• What to produce:
Copy only this: the line containing "zip(*points))), Vector(map(max, zip(*points)))", the line containing "# Metres, in", and every line between them, exactly as written.

Scripts that build objects:
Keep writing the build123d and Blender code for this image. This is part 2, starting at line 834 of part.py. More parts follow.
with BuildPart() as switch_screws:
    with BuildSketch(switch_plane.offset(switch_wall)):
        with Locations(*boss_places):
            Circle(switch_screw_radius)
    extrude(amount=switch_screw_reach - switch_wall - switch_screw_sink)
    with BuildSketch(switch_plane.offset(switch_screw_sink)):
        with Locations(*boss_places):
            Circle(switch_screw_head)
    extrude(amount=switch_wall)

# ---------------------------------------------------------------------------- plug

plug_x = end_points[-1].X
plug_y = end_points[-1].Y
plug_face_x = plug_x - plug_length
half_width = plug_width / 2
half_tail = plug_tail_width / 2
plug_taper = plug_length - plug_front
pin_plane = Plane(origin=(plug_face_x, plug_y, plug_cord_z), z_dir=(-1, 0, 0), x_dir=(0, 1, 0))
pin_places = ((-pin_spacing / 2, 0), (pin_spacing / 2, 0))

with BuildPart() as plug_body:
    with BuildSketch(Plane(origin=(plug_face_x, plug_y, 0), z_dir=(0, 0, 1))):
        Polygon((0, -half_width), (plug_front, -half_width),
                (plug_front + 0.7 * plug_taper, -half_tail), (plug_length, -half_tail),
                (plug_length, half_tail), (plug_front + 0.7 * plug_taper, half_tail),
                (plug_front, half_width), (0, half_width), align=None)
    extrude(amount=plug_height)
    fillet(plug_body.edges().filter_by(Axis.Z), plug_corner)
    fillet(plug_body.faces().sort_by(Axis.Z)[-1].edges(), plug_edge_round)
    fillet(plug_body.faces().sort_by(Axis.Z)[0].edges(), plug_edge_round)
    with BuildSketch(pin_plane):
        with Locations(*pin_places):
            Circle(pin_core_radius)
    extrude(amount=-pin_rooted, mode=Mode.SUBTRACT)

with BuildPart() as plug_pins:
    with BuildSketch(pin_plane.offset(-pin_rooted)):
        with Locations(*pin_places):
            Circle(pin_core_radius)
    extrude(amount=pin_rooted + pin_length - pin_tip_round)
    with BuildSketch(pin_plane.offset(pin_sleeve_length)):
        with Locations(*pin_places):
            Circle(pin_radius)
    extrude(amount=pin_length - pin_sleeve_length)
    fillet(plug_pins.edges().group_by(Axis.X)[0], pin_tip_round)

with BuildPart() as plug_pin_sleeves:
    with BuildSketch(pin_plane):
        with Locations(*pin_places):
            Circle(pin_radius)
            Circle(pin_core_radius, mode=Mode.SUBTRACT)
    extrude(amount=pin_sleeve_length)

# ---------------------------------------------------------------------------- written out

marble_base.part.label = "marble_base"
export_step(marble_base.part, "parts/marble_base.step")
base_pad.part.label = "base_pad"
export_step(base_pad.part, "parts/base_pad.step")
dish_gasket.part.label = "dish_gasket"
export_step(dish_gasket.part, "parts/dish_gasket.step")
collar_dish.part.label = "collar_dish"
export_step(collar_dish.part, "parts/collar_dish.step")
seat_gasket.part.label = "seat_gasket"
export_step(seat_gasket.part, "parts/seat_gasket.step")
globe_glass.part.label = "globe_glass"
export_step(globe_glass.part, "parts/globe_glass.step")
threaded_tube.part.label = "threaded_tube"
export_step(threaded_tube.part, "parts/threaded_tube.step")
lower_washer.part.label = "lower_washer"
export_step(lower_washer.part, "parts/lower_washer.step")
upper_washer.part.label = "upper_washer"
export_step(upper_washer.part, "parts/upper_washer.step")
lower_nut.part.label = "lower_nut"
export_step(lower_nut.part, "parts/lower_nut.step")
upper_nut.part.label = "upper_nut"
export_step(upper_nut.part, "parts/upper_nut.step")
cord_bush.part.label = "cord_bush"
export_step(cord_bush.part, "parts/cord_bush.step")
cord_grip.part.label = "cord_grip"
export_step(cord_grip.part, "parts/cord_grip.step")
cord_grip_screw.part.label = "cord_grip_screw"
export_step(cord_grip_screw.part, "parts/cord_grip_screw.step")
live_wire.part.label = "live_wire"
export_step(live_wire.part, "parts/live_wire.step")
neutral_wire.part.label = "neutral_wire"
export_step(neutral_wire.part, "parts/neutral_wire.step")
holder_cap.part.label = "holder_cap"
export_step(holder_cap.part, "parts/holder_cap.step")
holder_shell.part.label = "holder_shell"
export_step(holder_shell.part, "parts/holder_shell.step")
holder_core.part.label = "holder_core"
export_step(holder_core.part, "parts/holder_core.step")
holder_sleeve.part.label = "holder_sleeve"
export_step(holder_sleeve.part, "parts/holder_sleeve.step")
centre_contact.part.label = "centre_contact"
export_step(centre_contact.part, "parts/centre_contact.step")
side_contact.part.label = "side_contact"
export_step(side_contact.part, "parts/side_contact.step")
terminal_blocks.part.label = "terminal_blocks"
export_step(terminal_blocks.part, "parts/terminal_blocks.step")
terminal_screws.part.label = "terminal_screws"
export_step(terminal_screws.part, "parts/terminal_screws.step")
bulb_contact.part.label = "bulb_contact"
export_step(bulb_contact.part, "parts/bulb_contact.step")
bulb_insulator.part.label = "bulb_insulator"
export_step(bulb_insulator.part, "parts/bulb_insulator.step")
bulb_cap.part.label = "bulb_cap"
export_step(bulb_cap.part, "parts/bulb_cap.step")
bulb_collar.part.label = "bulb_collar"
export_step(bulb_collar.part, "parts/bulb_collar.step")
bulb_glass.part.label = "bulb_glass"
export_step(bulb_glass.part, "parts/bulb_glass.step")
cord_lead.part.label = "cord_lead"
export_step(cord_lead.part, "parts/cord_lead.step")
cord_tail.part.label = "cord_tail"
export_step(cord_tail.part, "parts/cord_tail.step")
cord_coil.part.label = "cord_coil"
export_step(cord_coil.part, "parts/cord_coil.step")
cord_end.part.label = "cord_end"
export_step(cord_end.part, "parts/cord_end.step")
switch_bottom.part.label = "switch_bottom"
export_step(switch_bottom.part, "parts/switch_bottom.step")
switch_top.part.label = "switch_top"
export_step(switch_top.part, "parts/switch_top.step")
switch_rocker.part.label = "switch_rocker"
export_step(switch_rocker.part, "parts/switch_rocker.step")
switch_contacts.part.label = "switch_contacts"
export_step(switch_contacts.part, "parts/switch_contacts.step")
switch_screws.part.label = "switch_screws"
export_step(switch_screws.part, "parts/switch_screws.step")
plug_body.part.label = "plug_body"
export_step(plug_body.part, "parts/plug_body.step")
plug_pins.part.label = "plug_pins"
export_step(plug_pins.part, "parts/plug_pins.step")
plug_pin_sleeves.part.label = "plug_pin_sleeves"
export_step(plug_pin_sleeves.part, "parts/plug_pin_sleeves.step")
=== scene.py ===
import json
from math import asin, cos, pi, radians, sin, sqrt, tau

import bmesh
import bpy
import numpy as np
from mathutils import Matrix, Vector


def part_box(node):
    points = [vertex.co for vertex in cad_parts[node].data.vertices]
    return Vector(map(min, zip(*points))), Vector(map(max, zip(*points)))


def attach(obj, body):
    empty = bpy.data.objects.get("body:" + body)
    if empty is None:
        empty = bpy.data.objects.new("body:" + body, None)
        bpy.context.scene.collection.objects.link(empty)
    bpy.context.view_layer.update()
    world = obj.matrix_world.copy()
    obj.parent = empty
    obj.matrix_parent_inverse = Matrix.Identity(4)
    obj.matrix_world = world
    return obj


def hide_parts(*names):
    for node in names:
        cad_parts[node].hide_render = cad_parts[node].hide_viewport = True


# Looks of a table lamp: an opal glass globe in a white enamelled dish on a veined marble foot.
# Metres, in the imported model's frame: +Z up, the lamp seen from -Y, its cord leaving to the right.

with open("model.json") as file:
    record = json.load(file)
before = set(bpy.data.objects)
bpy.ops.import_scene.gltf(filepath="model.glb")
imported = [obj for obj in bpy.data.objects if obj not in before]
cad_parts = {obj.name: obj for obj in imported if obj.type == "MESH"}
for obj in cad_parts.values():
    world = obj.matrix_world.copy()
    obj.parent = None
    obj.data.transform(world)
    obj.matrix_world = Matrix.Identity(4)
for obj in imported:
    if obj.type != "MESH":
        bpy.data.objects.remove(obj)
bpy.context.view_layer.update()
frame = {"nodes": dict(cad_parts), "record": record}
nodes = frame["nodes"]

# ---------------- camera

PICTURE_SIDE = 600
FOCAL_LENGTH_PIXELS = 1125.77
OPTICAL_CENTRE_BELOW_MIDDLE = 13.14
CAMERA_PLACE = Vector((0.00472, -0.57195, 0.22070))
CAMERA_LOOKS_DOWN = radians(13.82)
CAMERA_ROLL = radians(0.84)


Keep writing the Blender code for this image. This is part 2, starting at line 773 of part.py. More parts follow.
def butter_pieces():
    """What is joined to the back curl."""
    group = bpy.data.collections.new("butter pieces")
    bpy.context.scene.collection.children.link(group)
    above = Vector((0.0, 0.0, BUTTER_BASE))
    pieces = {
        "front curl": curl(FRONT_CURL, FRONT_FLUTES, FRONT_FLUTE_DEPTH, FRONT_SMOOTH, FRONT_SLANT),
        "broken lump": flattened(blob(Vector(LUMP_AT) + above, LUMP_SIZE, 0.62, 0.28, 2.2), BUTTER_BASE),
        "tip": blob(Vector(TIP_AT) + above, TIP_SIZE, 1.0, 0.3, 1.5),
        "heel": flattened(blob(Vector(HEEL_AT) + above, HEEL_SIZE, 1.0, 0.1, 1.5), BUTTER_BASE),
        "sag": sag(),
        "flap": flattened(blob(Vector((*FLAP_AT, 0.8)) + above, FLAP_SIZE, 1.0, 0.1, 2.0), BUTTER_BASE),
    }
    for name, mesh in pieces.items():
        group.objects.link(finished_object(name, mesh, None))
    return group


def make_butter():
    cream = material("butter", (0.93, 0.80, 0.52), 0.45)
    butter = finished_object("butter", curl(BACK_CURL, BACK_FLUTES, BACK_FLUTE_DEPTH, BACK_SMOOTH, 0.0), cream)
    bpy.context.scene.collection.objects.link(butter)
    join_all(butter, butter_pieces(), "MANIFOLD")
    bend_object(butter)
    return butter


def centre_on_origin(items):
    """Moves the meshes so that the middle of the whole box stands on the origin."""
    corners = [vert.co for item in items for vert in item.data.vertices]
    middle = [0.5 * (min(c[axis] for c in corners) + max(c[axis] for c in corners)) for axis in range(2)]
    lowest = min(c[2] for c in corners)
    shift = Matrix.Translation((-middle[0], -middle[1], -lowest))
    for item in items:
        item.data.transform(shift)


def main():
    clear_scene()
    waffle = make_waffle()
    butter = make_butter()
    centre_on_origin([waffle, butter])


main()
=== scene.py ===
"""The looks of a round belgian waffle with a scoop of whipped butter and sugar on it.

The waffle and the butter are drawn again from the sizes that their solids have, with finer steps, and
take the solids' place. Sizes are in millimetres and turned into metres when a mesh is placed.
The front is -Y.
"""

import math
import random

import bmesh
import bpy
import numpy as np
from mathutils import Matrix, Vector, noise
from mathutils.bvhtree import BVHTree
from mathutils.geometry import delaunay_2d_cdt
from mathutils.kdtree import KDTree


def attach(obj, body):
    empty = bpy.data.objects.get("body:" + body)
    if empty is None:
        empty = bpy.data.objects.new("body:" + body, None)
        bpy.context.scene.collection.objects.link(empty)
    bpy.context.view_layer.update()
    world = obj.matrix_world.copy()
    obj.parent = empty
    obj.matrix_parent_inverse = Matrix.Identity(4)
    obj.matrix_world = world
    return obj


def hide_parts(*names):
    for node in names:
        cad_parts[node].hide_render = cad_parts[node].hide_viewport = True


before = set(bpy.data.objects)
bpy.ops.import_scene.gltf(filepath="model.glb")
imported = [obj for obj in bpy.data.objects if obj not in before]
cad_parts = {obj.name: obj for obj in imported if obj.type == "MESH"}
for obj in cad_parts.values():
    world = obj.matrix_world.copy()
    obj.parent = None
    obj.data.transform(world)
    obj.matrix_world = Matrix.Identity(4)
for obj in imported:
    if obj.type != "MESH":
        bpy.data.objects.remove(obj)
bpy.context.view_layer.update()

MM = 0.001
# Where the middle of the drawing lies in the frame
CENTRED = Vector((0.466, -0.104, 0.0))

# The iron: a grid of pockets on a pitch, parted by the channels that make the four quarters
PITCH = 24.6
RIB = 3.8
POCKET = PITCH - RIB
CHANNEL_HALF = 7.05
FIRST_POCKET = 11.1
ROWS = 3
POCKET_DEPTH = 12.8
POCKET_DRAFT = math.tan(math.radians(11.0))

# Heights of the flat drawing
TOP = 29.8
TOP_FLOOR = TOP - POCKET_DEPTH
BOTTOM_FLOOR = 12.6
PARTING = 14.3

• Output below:
    return Vector(map(min, zip(*points))), Vector(map(max, zip(*points)))


def attach(obj, body):
    empty = bpy.data.objects.get("body:" + body)
    if empty is None:
        empty = bpy.data.objects.new("body:" + body, None)
        bpy.context.scene.collection.objects.link(empty)
    bpy.context.view_layer.update()
    world = obj.matrix_world.copy()
    obj.parent = empty
    obj.matrix_parent_inverse = Matrix.Identity(4)
    obj.matrix_world = world
    return obj


def hide_parts(*names):
    for node in names:
        cad_parts[node].hide_render = cad_parts[node].hide_viewport = True


# Looks of a table lamp: an opal glass globe in a white enamelled dish on a veined marble foot.
# Metres, in the imported model's frame: +Z up, the lamp seen from -Y, its cord leaving to the right.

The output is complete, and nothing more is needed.